**What you should do**: The required output is a word-for-word copy of the lines from the line bearing "const splint = new THREE.Group();" through the line bearing "imported = [obj", inclusive, and no other lines.

━━ Records for this task ━━

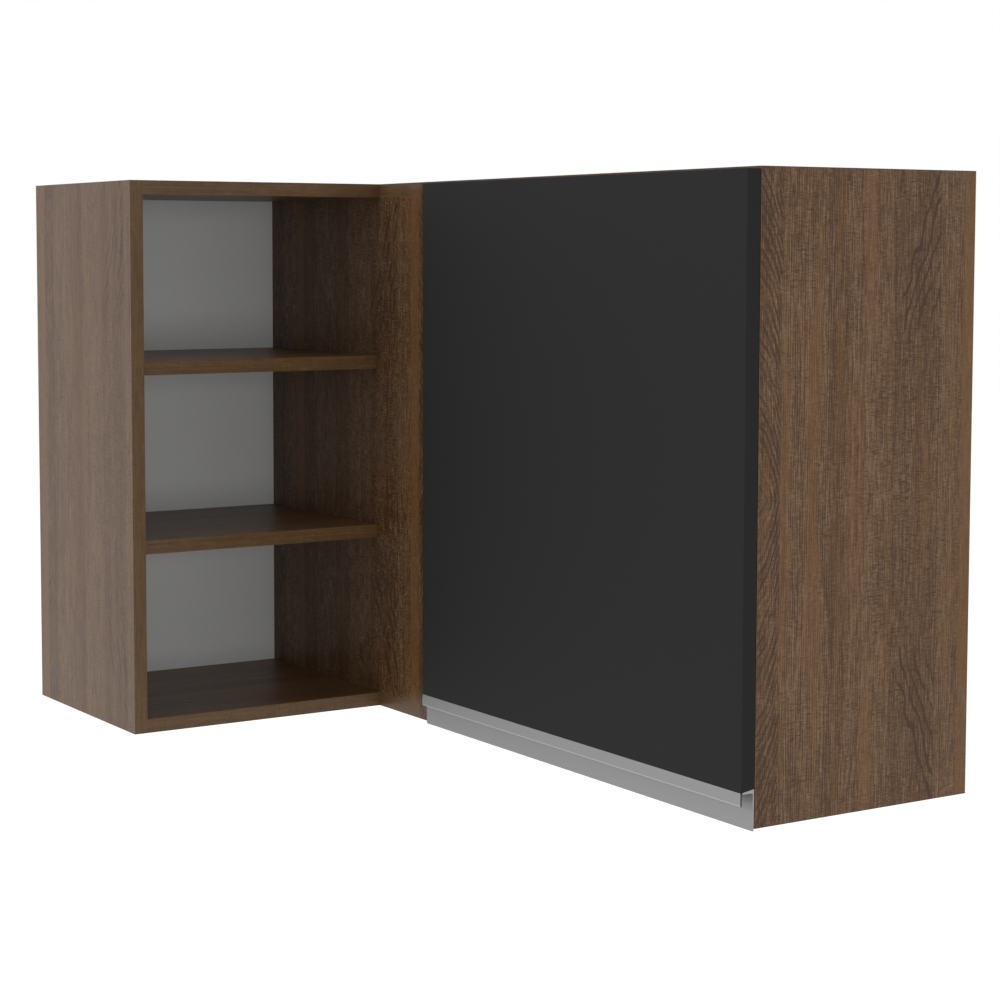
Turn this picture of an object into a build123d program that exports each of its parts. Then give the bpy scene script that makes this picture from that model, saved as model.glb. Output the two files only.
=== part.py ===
from build123d import *
from math import atan2, degrees, hypot
import os

# Corner wall cabinet: an open niche wing along wall 1 (the plane y = 0) and a cupboard wing with one
# door along wall 2 (the plane x = 0). The walls meet at x = y = 0, z = 0 is the carcass underside.
# The niche looks towards -Y, the door looks towards -X.

# ---------------------------------------------------------------- driving dimensions, mm
HEIGHT = 720
DEPTH = 316
NICHE_LENGTH = 687
CUPBOARD_LENGTH = 1120
BOARD = 18
BACK = 3
SHELF_SETBACK = 8
FILLER_WIDTH = 100
STILE_WIDTH = 62
STILE_OVERLAP = 18
DOOR_THICKNESS = 18
DOOR_GAP = 1
DOOR_BOTTOM = 41.5
DOOR_TOP_REVEAL = 3
DOOR_BEVEL = 2.8
HINGE_INSET = 100

# ---------------------------------------------------------------- shared fits and small stock sizes
PRESS_GAP = 0.05
RUNNING_GAP = 0.05
LOOSE_GAP = 2
REBATE = 9
BACK_INSET = 1
REAR_ROW = 60
FRONT_ROW = 50
END_MARGIN = 60
BATTEN_HEIGHT = 80
POST_WIDTH = 80

# ---------------------------------------------------------------- planes of the carcass
LEFT = -NICHE_LENGTH
RIGHT = -CUPBOARD_LENGTH
FRONT = -DEPTH
BOARD_REAR = -BACK
INNER_LEFT = LEFT + BOARD
INNER_RIGHT = RIGHT + BOARD
INNER_FRONT = FRONT + BOARD
ROOF = HEIGHT - BOARD
STILE_EDGE = FRONT - FILLER_WIDTH
STILE_END = STILE_EDGE - STILE_WIDTH
DOOR_EDGE = STILE_END + STILE_OVERLAP
DOOR_BACK = FRONT - DOOR_GAP
DOOR_FRONT = DOOR_BACK - DOOR_THICKNESS
DOOR_TOP = HEIGHT - DOOR_TOP_REVEAL
CLEAR_HEIGHT = (ROOF - BOARD - 2 * BOARD) / 3
LOWER_SHELF = BOARD + CLEAR_HEIGHT
UPPER_SHELF = LOWER_SHELF + BOARD + CLEAR_HEIGHT
LOOSE_SHELF = (HEIGHT - BOARD) / 2


def block(x, y, z, mode=Mode.ADD):
    """A box between the limits given for each axis."""
    with BuildSketch(Plane.XY.offset(z[0])) as outline:
        with Locations(((x[0] + x[1]) / 2, (y[0] + y[1]) / 2)):
            Rectangle(x[1] - x[0], y[1] - y[0])
    extrude(outline.sketch, amount=z[1] - z[0], mode=mode)


def step(point, direction, distance):
    """The point a distance further along a direction."""
    return tuple(p + d * distance for p, d in zip(point, direction))


def rods(starts, radius, length, mode=Mode.ADD, offset=0):
    """Equal round rods or bores, each from its point (moved on by the offset) in its direction."""
    planes = [Plane(origin=step(point, direction, offset), z_dir=direction) for point, direction in starts]
    with BuildSketch(*planes) as outline:
        Circle(radius)
    extrude(outline.sketch, amount=length, mode=mode)


def rod(point, direction, radius, length, mode=Mode.ADD):
    """One round rod or bore that starts at a point and runs in a direction."""
    rods([(point, direction)], radius, length, mode)


def finish(builder, name):
    """Label a finished piece and write it."""
    builder.part.label = name
    export_step(builder.part, f"parts/{name}.step")


os.makedirs("parts", exist_ok=True)

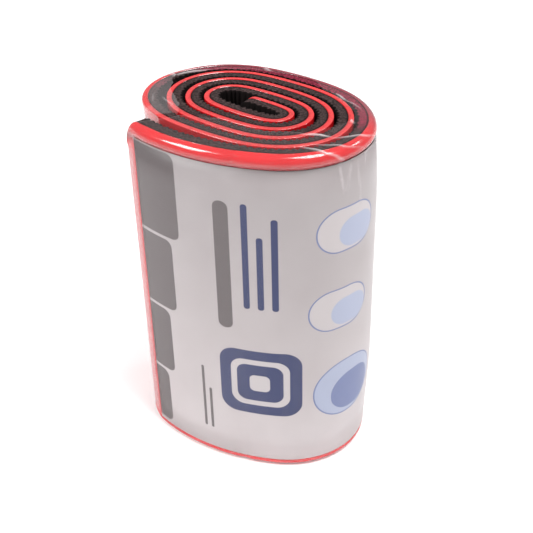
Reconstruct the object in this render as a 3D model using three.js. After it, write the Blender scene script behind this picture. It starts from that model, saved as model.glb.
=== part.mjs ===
import * as THREE from 'three';

// Foam splint strip, rolled up for storage, with a paper label round its front and a clear
// shrink film round the whole roll. Millimetres, +Z up, the roll stands on one end and its
// origin is at the bottom centre. The strip is a red and a charcoal foam layer, charcoal inside.

// Strip
const stripWidth = 108;
const charcoalThickness = 3.05;
const redThickness = 1.5;
const layerGap = 0.1;
const edgeRound = 1.1;
const cornerRound = 4;

// Winding, from the core out, clockwise seen from above
const coreHalfLength = 8.8;
const coreHalfWidth = 1;
const coreLean = -38.3;
const foldClearance = 0.3;
const wrapGap = 0.3;
const foldGap = 1;
const firstTurn = -0.27;
const turnCount = 4.442;
const looseShare = 0.828;
const looseSpanShare = 0.046;
const looseGap = 1.55;
const freeEndLength = 45.2;
const freeEndRadius = 60;

// Paper label
const paperThickness = 0.15;
const paperGap = 0.15;
const labelHeight = 101.6;
const labelTopMargin = 4.2;
const labelLength = 130;
const labelSetback = 2.5;

// Shrink film
const filmThickness = 0.2;
const filmGap = 0.25;
const openingShare = 0.74;

// Fineness of the curved walls
const stationsPerTurn = 40;
const freeEndStations = 12;
const cornerStations = 4;
const roundSteps = 3;
const filmSides = 72;
const stationClearance = 0.2;

// Fits worked out from the sizes above
const stripThickness = charcoalThickness + layerGap + redThickness;
const foldRadius = charcoalThickness + foldClearance;
const shortPitch = stripThickness + wrapGap;
const longPitch = stripThickness + foldGap;
const lastTurn = firstTurn + turnCount;
const looseTurn = firstTurn + turnCount * looseShare;
const looseSpan = turnCount * looseSpanShare;
const redOutside = layerGap + redThickness;
const labelInside = redOutside + paperGap;
const labelOutside = labelInside + paperThickness;
const stripBottom = filmThickness + filmGap;
const filmHeight = stripWidth + 2 * stripBottom;
const stripTop = stripBottom + stripWidth;
const labelTop = stripTop - labelTopMargin;

// How far the outer wrap stands off the one inside it, most at the roll's loose left side
function slack(turn) {
  const away = Math.min(Math.abs(turn - looseTurn) / looseSpan, 1);
  return looseGap * Math.cos(Math.PI / 2 * away) ** 2;
}

// How far the charcoal layer's outer face reaches from the roll's centre, in a direction that
// turns clockwise from the core's long axis by the given number of turns
function reach(turn) {
  const along = Math.cos(2 * Math.PI * turn);
  const across = Math.sin(2 * Math.PI * turn);
  const core = foldRadius + Math.hypot(coreHalfLength * along, coreHalfWidth * across);
  return core + (longPitch * along ** 2 + shortPitch * across ** 2) * turn + slack(turn);
}

// One station of the winding: a point of that face and its outward normal
function woundStation(turn) {
  const facing = THREE.MathUtils.degToRad(coreLean) - 2 * Math.PI * turn;
  const normal = new THREE.Vector2(Math.cos(facing), Math.sin(facing));
  const ahead = new THREE.Vector2(Math.sin(facing), -Math.cos(facing));
  const step = 1e-4;
  const slope = (reach(turn + step) - reach(turn - step)) / (4 * Math.PI * step);
  const point = normal.clone().multiplyScalar(reach(turn)).addScaledVector(ahead, slope);
  return { point, normal };
}

// One station of the free outer end, which springs out on a wide arc from the last wound one
function freeStation(start, distance) {
  const normal = start.normal.clone().rotateAround(new THREE.Vector2(), -distance / freeEndRadius);
  const arcCentre = start.point.clone().addScaledVector(start.normal, -freeEndRadius);
  return { point: arcCentre.addScaledVector(normal, freeEndRadius), normal };
}

// The station at a length along the strip, on the straight facet between its two neighbours
function stationAt(stations, length) {
  let next = stations.findIndex((station) => station.length >= length);
  next = Math.max(next, 1);
  const a = stations[next - 1];
  const b = stations[next];
  const share = (length - a.length) / (b.length - a.length);
  return { point: a.point.clone().lerp(b.point, share), normal: a.normal.clone().lerp(b.normal, share), length };
}

// The whole strip's stations from its inner to its outer end, with the length at each
function stripStations() {
  const wound = Math.round((lastTurn - firstTurn) * stationsPerTurn);
  const turns = Array.from({ length: wound + 1 }, (_, i) => firstTurn + (lastTurn - firstTurn) * i / wound);
  const stations = turns.map(woundStation);
  const start = stations[wound];
  for (let i = 1; i <= freeEndStations; i += 1) {
    stations.push(freeStation(start, freeEndLength * i / freeEndStations));
  }
  stations[0].length = 0;
  for (let i = 1; i < stations.length; i += 1) {
    stations[i].length = stations[i - 1].length + stations[i].point.distanceTo(stations[i - 1].point);
  }
  return stations;
}

// The stations between two lengths along the strip, cut off exactly there
function stretch(stations, from, to) {
  const start = from + stationClearance;
  const end = to - stationClearance;
  const inside = stations.filter((station) => station.length > start && station.length < end);
  return [stationAt(stations, from), ...inside, stationAt(stations, to)];
}

// The strip's stations with extra ones at both ends, each with what its round corner takes off
function corneredStations(stations) {
  const end = stations[stations.length - 1].length;
  const tips = Array.from({ length: cornerStations + 1 }, (_, i) => {
    return cornerRound * (1 - Math.cos(Math.PI / 2 * i / cornerStations));
  });
  const middle = stretch(stations, cornerRound, end - cornerRound).slice(1, -1);
  const first = tips.map((distance) => stationAt(stations, distance));
  const last = tips.map((distance) => stationAt(stations, end - distance)).reverse();
  return [...first, ...middle, ...last].map((station) => {
    const tip = Math.min(station.length, end - station.length, cornerRound);
    return { ...station, cut: cornerRound - Math.sqrt(cornerRound ** 2 - (cornerRound - tip) ** 2) };
  });
}

// A closed body skinned over rows of points, each row a loop round the section there.
// An open run of rows is capped at both ends.
function skin(rows, closed) {
  const sides = rows[0].length;
  const index = [];
  for (let row = 0; row < (closed ? rows.length : rows.length - 1); row += 1) {
    const here = row * sides;
    const next = ((row + 1) % rows.length) * sides;
    for (let i = 0; i < sides; i += 1) {
      const j = (i + 1) % sides;
      index.push(here + i, here + j, next + j, here + i, next + j, next + i);
    }
  }
  if (!closed) {
    const last = (rows.length - 1) * sides;
    for (let i = 1; i < sides - 1; i += 1) {
      index.push(0, i + 1, i, last, last + i, last + i + 1);
    }
  }
  const geometry = new THREE.BufferGeometry().setFromPoints(rows.flat());
  geometry.setIndex(index);
  geometry.computeVertexNormals();
  return geometry;
}

// A band that follows the stations between two distances from the charcoal layer's outer face
function band(stations, inside, outside, low, high, round) {
  const rows = stations.map((station) => {
    const place = (offset, height) => new THREE.Vector3(
      station.point.x + station.normal.x * offset,
      station.point.y + station.normal.y * offset,
      height,
    );
    const cut = station.cut ?? 0;
    const row = [place(inside, low + cut)];
    for (let step = 0; round > 0 && step <= roundSteps; step += 1) {
      const angle = Math.PI / 2 * step / roundSteps;
      row.push(place(outside - round + round * Math.sin(angle), low + cut + round - round * Math.cos(angle)));
    }
    for (let step = 0; round > 0 && step <= roundSteps; step += 1) {
      const angle = Math.PI / 2 * step / roundSteps;
      row.push(place(outside - round + round * Math.cos(angle), high - cut - round + round * Math.sin(angle)));
    }
    if (round === 0) {
      row.push(place(outside, low + cut), place(outside, high - cut));
    }
    row.push(place(inside, high - cut));
    return row;
  });
  return skin(rows, false);
}

// The stretched film's outline: flat sides that touch the roll all round, like a taut band
function filmOutline(stations) {
  const faces = stations.map((station) => station.point.clone().addScaledVector(station.normal, labelOutside));
  const facings = Array.from({ length: filmSides }, (_, i) => -2 * Math.PI * i / filmSides);
  const reaches = facings.map((facing) => {
    const normal = new THREE.Vector2(Math.cos(facing), Math.sin(facing));
    return Math.max(...faces.map((face) => face.dot(normal))) + filmGap + filmThickness;
  });
  return facings.map((facing, i) => {
    const j = (i + 1) % filmSides;
    const turn = Math.sin(facings[j] - facing);
    return new THREE.Vector2(
      (reaches[i] * Math.sin(facings[j]) - reaches[j] * Math.sin(facing)) / turn,
      (reaches[j] * Math.cos(facing) - reaches[i] * Math.cos(facings[j])) / turn,
    );
  });
}

// The film: a thin wall round the roll whose rims turn in over both ends as lips
function film(outline) {
  const centre = outline.reduce((sum, point) => sum.add(point), new THREE.Vector2()).divideScalar(filmSides);
  const rows = outline.map((side) => {
    const opening = centre.clone().lerp(side, openingShare);
    const inward = opening.clone().sub(side).normalize();
    const lip = side.distanceTo(opening);
    const wall = (inset) => {
      const low = inset;
      const high = filmHeight - inset;
      const round = edgeRound + filmGap + filmThickness - inset;
      const place = (depth, height) => new THREE.Vector3(
        side.x + inward.x * depth,
        side.y + inward.y * depth,
        height,
      );
      const angles = Array.from({ length: roundSteps + 1 }, (_, i) => Math.PI / 2 * i / roundSteps);
      const foot = angles.map((a) => place(inset + round * (1 - Math.sin(a)), low + round * (1 - Math.cos(a))));
      const brow = angles.map((a) => place(inset + round * (1 - Math.cos(a)), high - round * (1 - Math.sin(a))));
      return [place(lip, low), ...foot, ...brow, place(lip, high)];
    };
    return [...wall(0), ...wall(filmThickness).reverse()];
  });
  return skin(rows, true);
}

const foam = { roughness: 0.85, metalness: 0 };
const finishes = {
  charcoal_foam: new THREE.MeshStandardMaterial({ color: 0x5a4e4e, ...foam }),
  red_foam: new THREE.MeshStandardMaterial({ color: 0xdf3237, ...foam }),
  paper_label: new THREE.MeshStandardMaterial({ color: 0xd5cbcb, roughness: 0.6, metalness: 0 }),
  shrink_film: new THREE.MeshStandardMaterial({
    color: 0xffffff, roughness: 0.15, metalness: 0, transparent: true, opacity: 0.25,
  }),
};

const stations = stripStations();
const stripLength = stations[stations.length - 1].length;
const strip = corneredStations(stations);
const labelEnd = stripLength - labelSetback;
const labelStations = stretch(stations, labelEnd - labelLength, labelEnd);

const shapes = {
  charcoal_foam: band(strip, -charcoalThickness, 0, stripBottom, stripTop, 0),
  red_foam: band(strip, layerGap, redOutside, stripBottom, stripTop, edgeRound),
  paper_label: band(labelStations, labelInside, labelOutside, labelTop - labelHeight, labelTop, 0),
  shrink_film: film(filmOutline(stations)),
};

const splint = new THREE.Group();
for (const [name, shape] of Object.entries(shapes)) {
  const mesh = new THREE.Mesh(shape, finishes[name]);
  mesh.name = name;
  splint.add(mesh);
}

// The origin goes to the middle of the roll's footprint
const bounds = new THREE.Box3().setFromObject(splint);
const middle = bounds.getCenter(new THREE.Vector3());
splint.position.set(-middle.x, -middle.y, -bounds.min.z);

export default splint;
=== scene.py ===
import bisect
import math

import bmesh
import bpy
from mathutils import Matrix, Vector, noise


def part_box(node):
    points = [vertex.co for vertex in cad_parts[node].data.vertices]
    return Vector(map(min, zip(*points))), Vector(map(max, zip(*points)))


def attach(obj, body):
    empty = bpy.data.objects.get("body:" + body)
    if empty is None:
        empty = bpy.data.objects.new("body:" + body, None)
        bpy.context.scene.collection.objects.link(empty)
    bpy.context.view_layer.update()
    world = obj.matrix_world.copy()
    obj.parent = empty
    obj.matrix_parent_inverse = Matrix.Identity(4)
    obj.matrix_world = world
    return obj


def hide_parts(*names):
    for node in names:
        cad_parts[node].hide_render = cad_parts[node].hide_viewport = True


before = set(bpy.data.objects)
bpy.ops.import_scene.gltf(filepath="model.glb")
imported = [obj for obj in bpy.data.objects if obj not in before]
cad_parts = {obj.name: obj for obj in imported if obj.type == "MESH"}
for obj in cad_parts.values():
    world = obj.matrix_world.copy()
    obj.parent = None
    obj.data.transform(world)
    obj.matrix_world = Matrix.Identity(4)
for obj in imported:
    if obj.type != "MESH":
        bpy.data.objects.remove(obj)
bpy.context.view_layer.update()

# The charcoal foam, the strip's inner layer. It is a soft closed-cell sheet whose inner face is
# ribbed, cut square along both long edges and wound round itself from a small flat core.
mm = 0.001
charcoal_thickness = 3.05 * mm
layer_gap = 0.1 * mm
red_thickness = 1.5 * mm
fold_radius = charcoal_thickness + 0.3 * mm
short_pitch = charcoal_thickness + layer_gap + red_thickness + 0.3 * mm
long_pitch = charcoal_thickness + layer_gap + red_thickness + 1 * mm
core_half_length = 8.8 * mm
core_half_width = 1 * mm
core_lean = math.radians(-38.3)
first_turn = -0.27
last_turn = 4.172
loose_turn = 3.408
loose_span = 0.204
loose_gap = 1.55 * mm
free_end_length = 45.2 * mm
free_end_radius = 60 * mm
corner_round = 4 * mm
rib_pitch = 2.0 * mm
rib_depth = 0.75 * mm
free_end_swell = 0.9 * mm
foam_pace = 0.34 * mm
wound_steps = 4000
free_steps = 200
strip_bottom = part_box("charcoal_foam")[0].z
strip_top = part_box("charcoal_foam")[1].z


def reach(turn):
    """How far the layers' meeting face lies from the core's centre, turns clockwise from its axis."""
    along = math.cos(math.tau * turn)
    across = math.sin(math.tau * turn)
    core = fold_radius + math.hypot(core_half_length * along, core_half_width * across)
    slack = loose_gap * math.cos(math.pi / 2 * min(abs(turn - loose_turn) / loose_span, 1)) ** 2
    return core + (long_pitch * along ** 2 + short_pitch * across ** 2) * turn + slack


def wound_point(turn):
    """A point of the meeting face of the two layers, and the way out from there."""
    facing = core_lean - math.tau * turn
    normal = Vector((math.cos(facing), math.sin(facing)))
    ahead = Vector((math.sin(facing), -math.cos(facing)))
    step = 1e-4
    slope = (reach(turn + step) - reach(turn - step)) / (2 * math.tau * step)
    return normal * reach(turn) + ahead * slope, normal


def free_point(distance):
    """The same on the free outer end, which springs out on a wide arc."""
    start, start_normal = wound_point(last_turn)
    normal = start_normal.copy()
    normal.rotate(Matrix.Rotation(-distance / free_end_radius, 2))
    return start - start_normal * free_end_radius + normal * free_end_radius, normal


def strip_line():
    """The whole strip's line as lengths, points and outward normals, from the core out."""
    pace = (last_turn - first_turn) / wound_steps
    steps = [wound_point(first_turn + pace * i) for i in range(wound_steps + 1)]
    steps += [free_point(free_end_length * i / free_steps) for i in range(1, free_steps + 1)]
    lengths = [0.0]
    for (a, _), (b, _) in zip(steps, steps[1:]):
        lengths.append(lengths[-1] + (b - a).length)
    return lengths, [point for point, _ in steps], [normal for _, normal in steps]


lengths, points, normals = strip_line()
strip_length = lengths[-1]
outer_faces = [p + n * (layer_gap + red_thickness) for p, n in zip(points, normals)]
wound_middle = Vector([
    (max(face[axis] for face in outer_faces) + min(face[axis] for face in outer_faces)) / 2 for axis in (0, 1)
])
core_centre = ((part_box("red_foam")[0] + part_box("red_foam")[1]) / 2).to_2d() - wound_middle


def station(length):
    """The point and outward normal at a length along the strip, in the frame."""
    i = min(max(bisect.bisect_left(lengths, length), 1), len(lengths) - 1)
    share = (length - lengths[i - 1]) / (lengths[i] - lengths[i - 1])
    return points[i - 1].lerp(points[i], share) + core_centre, normals[i - 1].lerp(normals[i], share)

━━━

**Complete answer**:
const splint = new THREE.Group();
for (const [name, shape] of Object.entries(shapes)) {
  const mesh = new THREE.Mesh(shape, finishes[name]);
  mesh.name = name;
  splint.add(mesh);
}

// The origin goes to the middle of the roll's footprint
const bounds = new THREE.Box3().setFromObject(splint);
const middle = bounds.getCenter(new THREE.Vector3());
splint.position.set(-middle.x, -middle.y, -bounds.min.z);

export default splint;
=== scene.py ===
import bisect
import math

import bmesh
import bpy
from mathutils import Matrix, Vector, noise


def part_box(node):
    points = [vertex.co for vertex in cad_parts[node].data.vertices]
    return Vector(map(min, zip(*points))), Vector(map(max, zip(*points)))


def attach(obj, body):
    empty = bpy.data.objects.get("body:" + body)
    if empty is None:
        empty = bpy.data.objects.new("body:" + body, None)
        bpy.context.scene.collection.objects.link(empty)
    bpy.context.view_layer.update()
    world = obj.matrix_world.copy()
    obj.parent = empty
    obj.matrix_parent_inverse = Matrix.Identity(4)
    obj.matrix_world = world
    return obj


def hide_parts(*names):
    for node in names:
        cad_parts[node].hide_render = cad_parts[node].hide_viewport = True


before = set(bpy.data.objects)
bpy.ops.import_scene.gltf(filepath="model.glb")
imported = [obj for obj in bpy.data.objects if obj not in before]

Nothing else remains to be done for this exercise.